Over his first term, Mr. Obama, 51 years old, has fundamentally shifted his view of modern presidential power, say those who know him well. He is now convinced the most essential part of his job, given politically divided Washington, is rallying public opinion to his side.

As a result, if he wins a second term, Mr. Obama plans to remain in campaign mode. “Barack is grayer, but he’s wiser from the battles,” says Charles Ogletree, a friend and one of Mr. Obama’s professors at Harvard. “This time Barack will use the bully pulpit.”

The president views a second term in some ways as a second chance, an opportunity to approach the office differently, according to close aides. He would like to tackle issues such as climate change, immigration, education and filibuster reform.

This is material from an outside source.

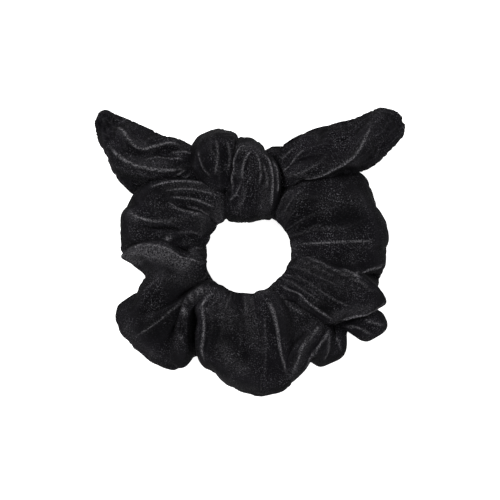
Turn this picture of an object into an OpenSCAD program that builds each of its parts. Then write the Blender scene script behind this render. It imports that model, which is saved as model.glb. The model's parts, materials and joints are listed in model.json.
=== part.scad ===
// Velvet scrunchie with a knotted bow, lying flat with its opening facing up.
// The origin is the middle of the opening, halfway up its wall.
// +Z is up through the opening and +Y points from the opening to the bow's knot.

/* [Opening and elastic] */
// Radius of the opening that the hair passes through, at rest
opening_r = 15.5; // [12.5:0.1:20]
// Height of the smooth cloth wall inside the opening
opening_wall_h = 8; // [6:0.1:10]
// Width of the flat elastic band, measured along Z
elastic_w = 6; // [4:0.1:7.2]
// Thickness of the elastic band
elastic_t = 1.2; // [0.8:0.1:1.6]
// Free play between the elastic band and the cloth round it
elastic_play = 0.5; // [0.4:0.1:0.8]
// Length of the elastic's sewn overlap
lap_l = 11; // [8:1:16]
// Diameter of the sewing thread
thread_d = 0.5; // [0.3:0.1:0.6]

/* [Cover] */
// Thickness of the velvet, backing and pile together
velvet_t = 1.2; // [0.8:0.1:1.5]
// Distance from the middle of the opening to the tip of the longest ruffle
ruffle_reach = 62.2; // [51:0.1:75]
// Height of the ruffles where they are fullest
ruffle_h = 25; // [20:0.1:30]
// How far the underside is pressed flat where the scrunchie rests
rest_cut = 1; // [0.5:0.1:2]
// Depth of the gathered core, from the opening's wall outwards
core_depth = 18; // [15:0.1:22]
// Height of the gathered core
core_h = 16; // [14:0.1:18]
// Width of the cover's long seam allowance, from the opening's wall inwards
allowance = 4.4; // [3.6:0.1:6]
// Width of the gap between the two halves of the cover and elastic
stretch_gap = 0.4; // [0.2:0.1:1]

/* [Bow] */
// Thickness of the bow's strip where it passes through the opening
band_inner_t = 1.5; // [1:0.1:2]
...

If that were the set of issues for the election, and if the bully pulpit were the method employed, it sounds good. However, during the debt limit debate, President Obama – for the first time in his Presidency – appealed to the public to make calls for a “balanced” deficit reduction plan, which we now know included increases to the Medicare eligibility age and cuts to Social Security benefits. There’s no guarantee that this new philosophy of engagement will get put to positive use.

That’s particularly true because the President is making things harder on himself in ways that, if you didn’t know better, you would say were intentional:

The Obama campaign is primarily focused on winning the 270 electoral votes needed to gain a second term. The president does almost no fundraising for Senate or House candidates and hasn’t transferred money to other party election committees. His numerous campaign offices rarely coordinate with local candidates or display signs for anyone but Mr. Obama.

At rallies, Mr. Obama seldom urges supporters to volunteer—or even vote—for other Democrats running for office. Sometimes, he mentions other politicians in the room without noting that they are seeking re-election. He rarely shares the stage with other candidates.

Campaign aides focus on the fact that, if the President does well, downticket candidates will as well. But this reluctance to embrace members of the same party and float above politics fits with the consistent theme of Obama rebutting the image bestowed on him be Republicans by saying that everything he has pursued has been a bipartisan or Republican idea. Read this Parade magazine interview with the Obama family, cover up some identifiers, and you wouldn’t know the political party of the speaker.

(Political party) voters, if you ask them about my particular policy positions, often agree with me. So there’s a difference between (Political party) in Washington and (Political party) and (Political party)-leaning voters around the country. I think that after this election, we’ll be in a position to once again reach out to (Political party) and say that the American people have rendered a judgment, and the positions we’re taking are well within what used to be considered bipartisan centrist approaches [...]

My approach has been pretty consistent from the start; I’ve often proposed ways to solve our problems that used to be embraced by (Political party). There’s no better example than the health care bill, which was designed originally by the now (Political party) standard-bearer and is working pretty well in Massachusetts. The Recovery Act that helped us avoid a depression, a third of it was tax cuts. My hope is that the (Political party), post election, steps back and says, “Now that we’re not so worried about beating the president, maybe we should spend a little time focusing on solving the problems.

And then the campaign wonders about an enthusiasm gap.